Make content device-, location-, and asset-agnostic

asset library

Aside from locating the right content to use and knowing when to use it, enterprises face a second potentially enormous efficiency gain with content.

Most enterprises are still stuck in developing content for specific channels.

Organizations might build out a mobile website, a desktop website, and an app, all with different content production teams.

The thing is, a lot (if not most) of that content will repeat itself — but under existing structures, it is relegated to only be used on a single device.

The same relationship exists with content locations. For instance, let's say an enterprise is moving. They’ll need to change their address on every single instance where it’s mentioned, like their terms of service, legal agreements, website footers, app About Us pages, and more.

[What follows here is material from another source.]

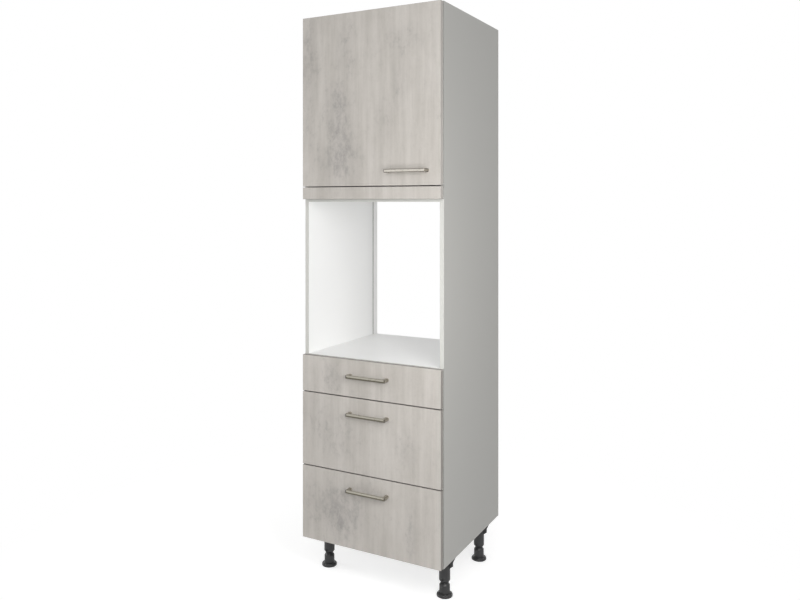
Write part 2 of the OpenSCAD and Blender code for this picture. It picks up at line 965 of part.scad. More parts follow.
module roller(y, z, r) {
    color(roller_colour)
        both_sides()
            difference() {
                rod_x([roller_x - roller_w / 2, y, z], r, roller_w);
                rod_x([roller_x - roller_w / 2 - past, y, z], axle_r + play, roller_w + 2 * past);
            }
}

module front_rollers(i) {
    roller(front_roller_y, front_roller_z(i), front_roller_d / 2);
}

module rear_rollers(i) {
    roller(rear_roller_y, rear_roller_z(i), rear_roller_d / 2);
}

// The bent sheet of a drawer side, seen from the front, on the right
module side_profile(i) {
    low = low_z(i);
    high = low + side_h(i);
    track = track_z(i);
    lip_x = roller_x + roller_w / 2 + lip_room;
    translate([web_x - sheet_t, low])
        square([sheet_t, high - low]);
    translate([web_x - sheet_t - flange_in, low])
        square([flange_in + sheet_t, sheet_t]);
    translate([web_x - sheet_t, track])
        square([lip_x - web_x + 2 * sheet_t, sheet_t]);
    translate([lip_x, track - lip_h])
        square([sheet_t, lip_h + sheet_t]);
    translate([bar_half + bead_r, high - bead_r])
        circle(r = bead_r);
}

module drawer_sides(i) {
    color(white_colour)
        both_sides() {
            translate([0, side_end_y, 0])
                rotate([90, 0, 0])
                    linear_extrude(height = side_len)
                        side_profile(i);
            rod_x([web_x - sheet_t, rear_roller_y, rear_roller_z(i)],
                  axle_r, roller_x + roller_w / 2 + loose - web_x + sheet_t);
        }
}

module drawer_bottom(i) {
    color(white_colour)
        block([-bar_half + loose, seat_y, low_z(i) + sheet_t],
              [bar_half - loose, side_end_y, drawer_floor_z(i)]);
}

module drawer_back(i) {
    top = i == TOP ? low_z(i) + side_h(i) - bead_r : low_z(i) + gallery_z + gallery_d;
    color(white_colour)
        block([-bar_half + loose, back_y, drawer_floor_z(i)],
              [bar_half - loose, side_end_y, top]);
}

front_bracket_w = 10;
front_bracket_t = 1.5;
front_bracket_len = 40;
front_bracket_up = 2;
front_bracket_down = 8;

// Angles that hold the drawer front to the drawer sides
module drawer_brackets(i) {
    low = drawer_floor_z(i) + front_bracket_up;
    high = low_z(i) + side_h(i) - front_bracket_down;
    color(steel_colour)
        both_sides() {
            block([bar_half - front_bracket_w, seat_y, low],
                  [bar_half, seat_y + front_bracket_t, high]);
            block([bar_half - front_bracket_t, seat_y, low],
                  [bar_half, seat_y + front_bracket_len, high]);
        }
}

module drawer_front(i) {
    color(front_colour)
        difference() {
            board([-front_w / 2, front_y, drawer_z(i)],
                  [front_w / 2, seat_y, drawer_z(i) + drawer_h(i)], front_edge_r);
            handle_holes_cut(0, drawer_handle_z(i));
        }
}

function drawer_handle_z(i) = drawer_z(i) + drawer_h(i) - drawer_handle_drop;

module drawer_handle(i) {
    handle(0, drawer_handle_z(i));
}

module drawer_handle_screws(i) {
    handle_screws(0, drawer_handle_z(i));
}

gallery_in = 8;
gallery_x = bar_half - gallery_in;
gallery_cap_r = 7;
gallery_cap_len = 12;

module gallery_rails(i) {
    z = low_z(i) + gallery_z;
    color(white_colour)
        both_sides() {
            rod_y([gallery_x, seat_y, z], gallery_d / 2, back_y - seat_y);
            rod_y([gallery_x, seat_y, z], gallery_cap_r, gallery_cap_len);
            rod_y([gallery_x, back_y - gallery_cap_len, z], gallery_cap_r, gallery_cap_len);
        }
}

side_panel_left();
side_panel_right();
bottom_panel();
top_panel();
niche_floor();
niche_ceiling();
lower_back_panel();
upper_back_panel();
adjustable_shelf();
shelf_pins();
filler_strip();
filler_strip_brackets();
connector_cams();
connector_bolts();
wooden_dowels();
front_bumpers();
leg_sockets();
cabinet_runners();
hinge_plates();
hinge_arms();
hinge_links();
door_panel();
door_handle();
door_handle_screws();
hinge_cups();
foot(-1, leg_ys[0]);  // foot_front_left
foot(1, leg_ys[0]);  // foot_front_right
foot(-1, leg_ys[1]);  // foot_rear_left
foot(1, leg_ys[1]);  // foot_rear_right
drawer_front(TOP);  // top_drawer_front
drawer_handle(TOP);  // top_drawer_handle
drawer_handle_screws(TOP);  // top_drawer_handle_screws
drawer_sides(TOP);  // top_drawer_sides
drawer_bottom(TOP);  // top_drawer_bottom
drawer_back(TOP);  // top_drawer_back
drawer_brackets(TOP);  // top_drawer_brackets
front_rollers(TOP);  // top_drawer_front_rollers
rear_rollers(TOP);  // top_drawer_rear_rollers
drawer_front(MIDDLE);  // middle_drawer_front
drawer_handle(MIDDLE);  // middle_drawer_handle
drawer_handle_screws(MIDDLE);  // middle_drawer_handle_screws
drawer_sides(MIDDLE);  // middle_drawer_sides
drawer_bottom(MIDDLE);  // middle_drawer_bottom
drawer_back(MIDDLE);  // middle_drawer_back
drawer_brackets(MIDDLE);  // middle_drawer_brackets
front_rollers(MIDDLE);  // middle_drawer_front_rollers
rear_rollers(MIDDLE);  // middle_drawer_rear_rollers
gallery_rails(MIDDLE);  // middle_drawer_gallery_rails
drawer_front(BOTTOM);  // bottom_drawer_front
drawer_handle(BOTTOM);  // bottom_drawer_handle
drawer_handle_screws(BOTTOM);  // bottom_drawer_handle_screws
drawer_sides(BOTTOM);  // bottom_drawer_sides
drawer_bottom(BOTTOM);  // bottom_drawer_bottom
drawer_back(BOTTOM);  // bottom_drawer_back
drawer_brackets(BOTTOM);  // bottom_drawer_brackets
front_rollers(BOTTOM);  // bottom_drawer_front_rollers
rear_rollers(BOTTOM);  // bottom_drawer_rear_rollers
gallery_rails(BOTTOM);  // bottom_drawer_gallery_rails
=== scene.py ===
"""Looks of the tall oven housing unit, built around its CAD frame. All lengths are in metres."""

import json
import math

import bmesh
import bpy
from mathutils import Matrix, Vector


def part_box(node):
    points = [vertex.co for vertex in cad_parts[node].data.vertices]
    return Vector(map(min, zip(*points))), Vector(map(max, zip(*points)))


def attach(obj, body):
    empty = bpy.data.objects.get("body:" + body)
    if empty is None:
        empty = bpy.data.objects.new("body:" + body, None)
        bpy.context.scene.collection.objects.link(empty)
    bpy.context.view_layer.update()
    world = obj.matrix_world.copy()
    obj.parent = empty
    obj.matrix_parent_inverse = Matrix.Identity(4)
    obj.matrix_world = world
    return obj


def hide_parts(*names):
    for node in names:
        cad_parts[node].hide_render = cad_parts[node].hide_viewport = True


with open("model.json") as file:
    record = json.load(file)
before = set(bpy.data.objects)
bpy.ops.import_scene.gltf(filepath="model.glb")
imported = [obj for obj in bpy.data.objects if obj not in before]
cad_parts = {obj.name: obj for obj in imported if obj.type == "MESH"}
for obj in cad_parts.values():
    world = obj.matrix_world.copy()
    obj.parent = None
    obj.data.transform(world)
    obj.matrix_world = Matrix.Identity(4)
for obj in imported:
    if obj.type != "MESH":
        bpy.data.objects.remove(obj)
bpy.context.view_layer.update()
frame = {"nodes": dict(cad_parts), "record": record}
nodes = frame["nodes"]

# ---- Places, worked out from the frame ----

MM = 0.001
FRONTS = ("door_panel", "filler_strip", "top_drawer_front", "middle_drawer_front", "bottom_drawer_front")
DRAWER_HANDLES = ("top_drawer_handle", "middle_drawer_handle", "bottom_drawer_handle")
side_low, side_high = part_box("side_panel_right")
inner_x = side_low.x
outer_x = side_high.x
edge_y = side_low.y
rear_y = side_high.y
front_low, front_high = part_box("top_drawer_front")
front_y = front_low.y
seat_y = front_high.y
front_half = front_high.x
back_low, back_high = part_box("lower_back_panel")
niche_low_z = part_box("niche_floor")[1].z
niche_high_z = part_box("filler_strip")[0].z
# A board's coloured skin, its edge band, and the groove for the back panels
SKIN = 0.4 * MM
BAND_T = 1.0 * MM
GROOVE_PLAY = 0.6 * MM
GROOVE_DEEP = 9 * MM

# ---- Colours ----


def srgb(red, green, blue):
    """The linear colour of three 0 to 255 screen values."""
    def linear(value):
        value /= 255
        return value / 12.92 if value <= 0.04045 else ((value + 0.055) / 1.055) ** 2.4
    return (linear(red), linear(green), linear(blue), 1.0)


DECOR_LIGHT = srgb(200, 195, 189)
DECOR_MID = srgb(177, 172, 165)
DECOR_DARK = srgb(149, 145, 142)
DECOR_EDGE = srgb(158, 153, 148)
DECOR_EDGE_LIGHT = srgb(172, 167, 162)
# Painted shade: the edge bands of the drawer fronts and of edges that face up
DECOR_EDGE_SHADE = srgb(130, 125, 120)
GREY_SIDE = srgb(167, 166, 162)
GREY_SIDE_PALE = srgb(171, 170, 166)
EDGE_BAND = srgb(203, 203, 198)
# Painted shade: the side panels' front-edge corner strip in the gap behind the fronts
EDGE_CORNER_SHADE = srgb(126, 125, 122)
WHITE = srgb(248, 248, 247)
WHITE_DULL = srgb(239, 239, 238)
GROOVE_GREY = srgb(182, 181, 178)
CHIP_LIGHT = srgb(205, 178, 138)
CHIP_DARK = srgb(142, 106, 70)
BEECH_LIGHT = srgb(214, 178, 136)
BEECH_DARK = srgb(182, 140, 98)
NICKEL_FACE = srgb(222, 217, 208)
NICKEL_LINE = srgb(196, 191, 181)
# Painted reflections: the handles' darker sides and bends
NICKEL_SIDE_REFLECTION = srgb(176, 171, 160)
NICKEL_BEND_REFLECTION = srgb(96, 91, 83)
# Painted shade: the drawers' handles, a darker copy of the nickel
NICKEL_DRAWER_SHADE = srgb(184, 180, 168)
NICKEL_DRAWER_SHADE_LINE = srgb(164, 160, 148)
# Painted shade below the middle of the drawers' handles
NICKEL_LOWER_SHADE = srgb(104, 100, 88)
# Painted shade at the left end of the drawers' handles
NICKEL_END_SHADE = srgb(48, 44, 40)
NICKEL_STEEL = srgb(200, 198, 195)
NICKEL_STEEL_LINE = srgb(178, 176, 173)
ZINC = srgb(178, 180, 182)
ZINC_LINE = srgb(160, 163, 166)
POWDER_WHITE = srgb(232, 232, 230)
POWDER_DULL = srgb(224, 224, 222)
PLASTIC_BLACK = srgb(31, 31, 32)
PLASTIC_BLACK_PALE = srgb(40, 40, 41)
PLASTIC_WHITE = srgb(226, 225, 220)
PLASTIC_WHITE_DULL = srgb(218, 217, 211)
FLOOR_COLOUR = srgb(205, 205, 205)
BACKDROP = (1.0, 1.0, 1.0, 1.0)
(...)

But within that lies spectacular efficiencies. If content can be unlocked from where it’s stored and move into a free-floating, searchable structure, then enterprises are much more capable of reusing it when and where they need it.

More importantly, it means that the time, energy, and money that goes into maintaining content falls dramatically. By facilitating a ‘change once, change everywhere’ mentality, keeping content up to date is fast and easy.


Conclusion

Enterprises should be routinely looking for ways to optimize their operations, products, and services to be more efficient. And content is the next big space for optimization.

Many enterprises have effectively locked their content into immobile, clunky formats — formats that can only be used in one place, where it’s impossible to search everything; where duplication is common, and keeping everything up to date and accurate translates to hundreds of thousands of dollars annually.

But that’s beginning to change. The introduction of content services platforms (CSPs) are making content easier to search, reducing production costs with repurposing, clearing up duplications, and making content easier to manage and use as customers and staff move across devices and ecosystems.

Enterprises are always looking to stay ahead of the curve. And right now, that means unlocking their content.